Akan halnya dengan Aristoteles, ilmu itu bukan dari kepuasan logika, tetapi bagaimana kemampuan kita menangkap fenomena di lapangan, sekaligus menghubungkan antara satu fakta dengan fakta lain, maka lahirlah satu teori baru.
Sederhananya memang induktif itu mengajarkan kita untuk selalu teliti dalam setiap gejala, akhirnya kita dapat mengukur, menghitungkan dari thesa, kemudian antitesa, dan akhirnya lahir berbagai sintesa.
Tidak ada habisnya diskusi antara logika induktif dan deduktif sebagai aras keilmuan, namun keduanya bila disandingkan akan menjadi kekuatan luar biasa dalam keilmuan. Ilmu apapun yang akan kita kembangkan selalu berangkat dari fakta, di akhiri dengan fakta, apapun teori di tengah-tengahnya.
Jadi jelaslah anggaran membangun laboratorium itu perlu tetapi melatih tenaga untuk menangkap gejala alam atau fenomena masyarakat yang ada di muka bumi itu lebih utama.
Dalam filsafat ilmu, memang ontologi selalu menggiring kita untuk menerawang sejauh mungkin apa saja yang dapat kita pikirkan, rasakan dan mungkin kita jangkau dalam kehidupan sehari-hari.
Sebenarnya kita diajak untuk terus berusaha sampai menyadari bahwa usaha itu ternyata memiliki keterbatasan, jadi ontologi mengajarkan kita sesungguhnya ada batas lapangan ilmu yang tidak mungkin, tidak boleh, dan tidak-tidak lainnya untuk dijadikan pembahasan ilmu.
Metafisika memberi bimbingan agar manusia jangan kecewa, justru dari sana manusia mendapatkan bimbingan dan pengarahan.
Bila kita mempelajari ontologi tetapi masih belum mendapatkan batas kejenuhan, atau batas akhir pemikiran, maka kita masih dalam ranah keilmuan.
Kalau masih dapat kita pikirkan, maka masih dapat dijangkau pikiran di sanalah ilmu berdiri menjadi dalil dalam kehidupan sehari-hari.
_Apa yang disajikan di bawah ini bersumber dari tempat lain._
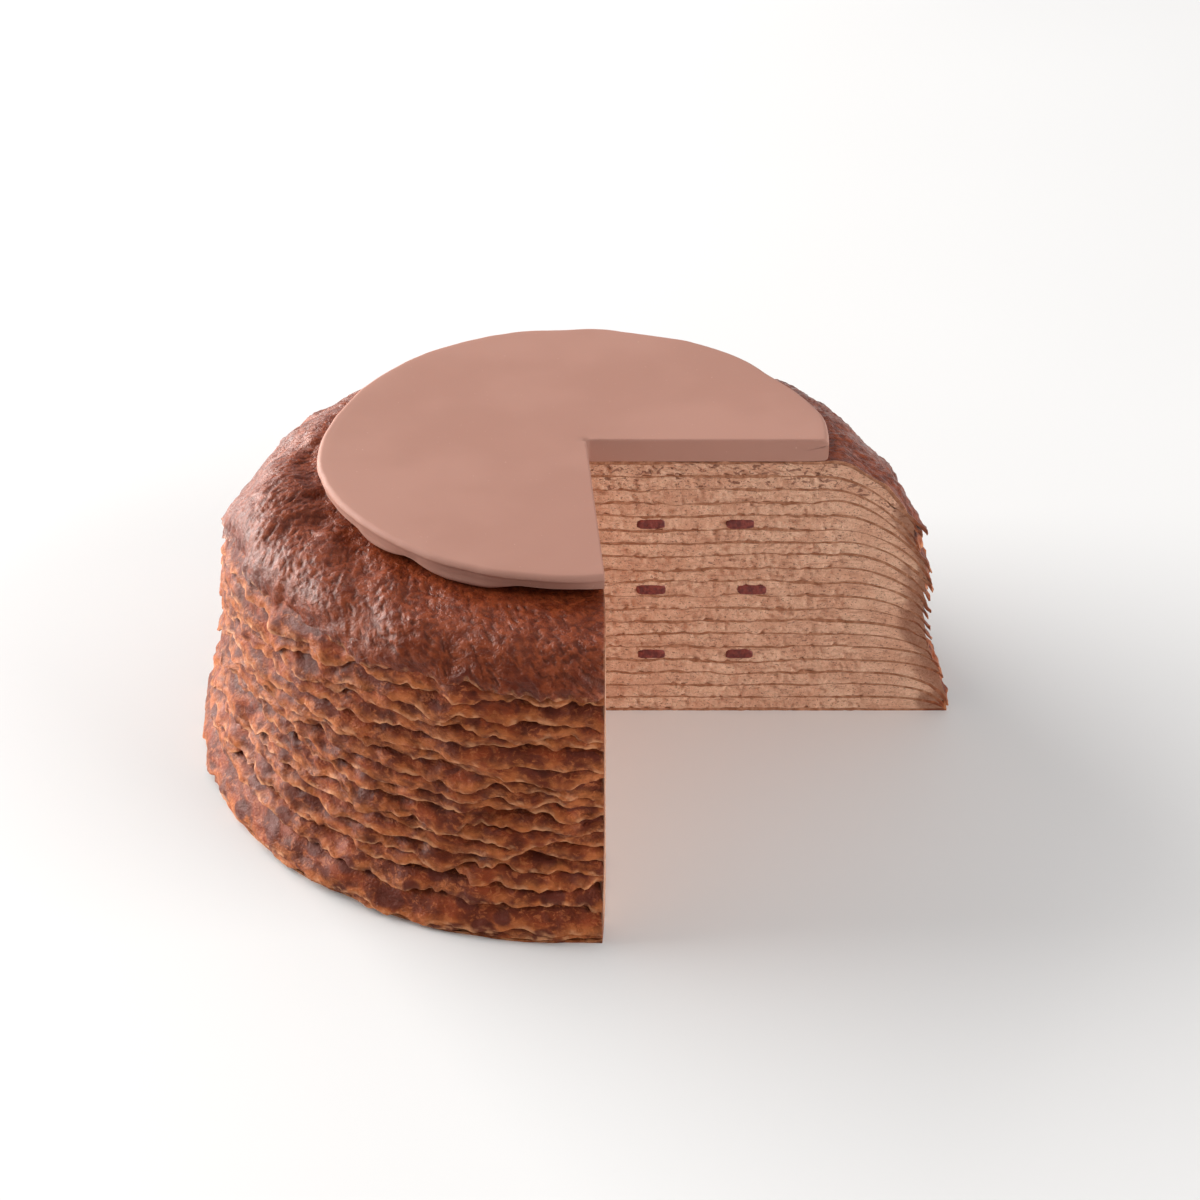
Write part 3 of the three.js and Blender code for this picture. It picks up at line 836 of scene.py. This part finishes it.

Tetapi mungkin saja kita tidak memperoleh apa-apa dari pengkajian ilmu pengetahuan, hanya kepuasan logika semantik saja, berlama-lama di laboratorium, berdebat di mimbar, sementara masyarakat sebagai sumber gejala berjalan sendiri seperti tak ada hubungan apa-apa.
Ilmuwan seperti ini perlu disadarkan, bahwa penerawangan keilmuan tersebut segeralah sadar, karena bila niat kita mendalami ilmu pengetahuan maka harus menjadikan diri kita menjadi ummat terbaik salah satu cirinya bermanfaat bagi orang lain.
Memang bermain logika tidak ada habis dan berhentinya, asyik sendiri, bertanya dan menjawab sendiri, lelah sendiri, akhirnya menyalahkan semua yang tidak sesuai dengan diri sendiri.
Kembalilah ke makna ilmu pengetahuan, diawali dari fenomena masyarakat, alam dan semesta, maka proses dengan kejujuran, dan kembalikan seefektif mungkin agar bernilai manfaat bagi kehidupan diri sendiri, keluarga, masyarakat, bangsa dan negara. Itulah ilmuan yang tercatat dalam sejarah peradaban manusia.
Kita setuju “Dengan kolaborasi kita bangun negeri, lewat pendidikan kita bersinergi”.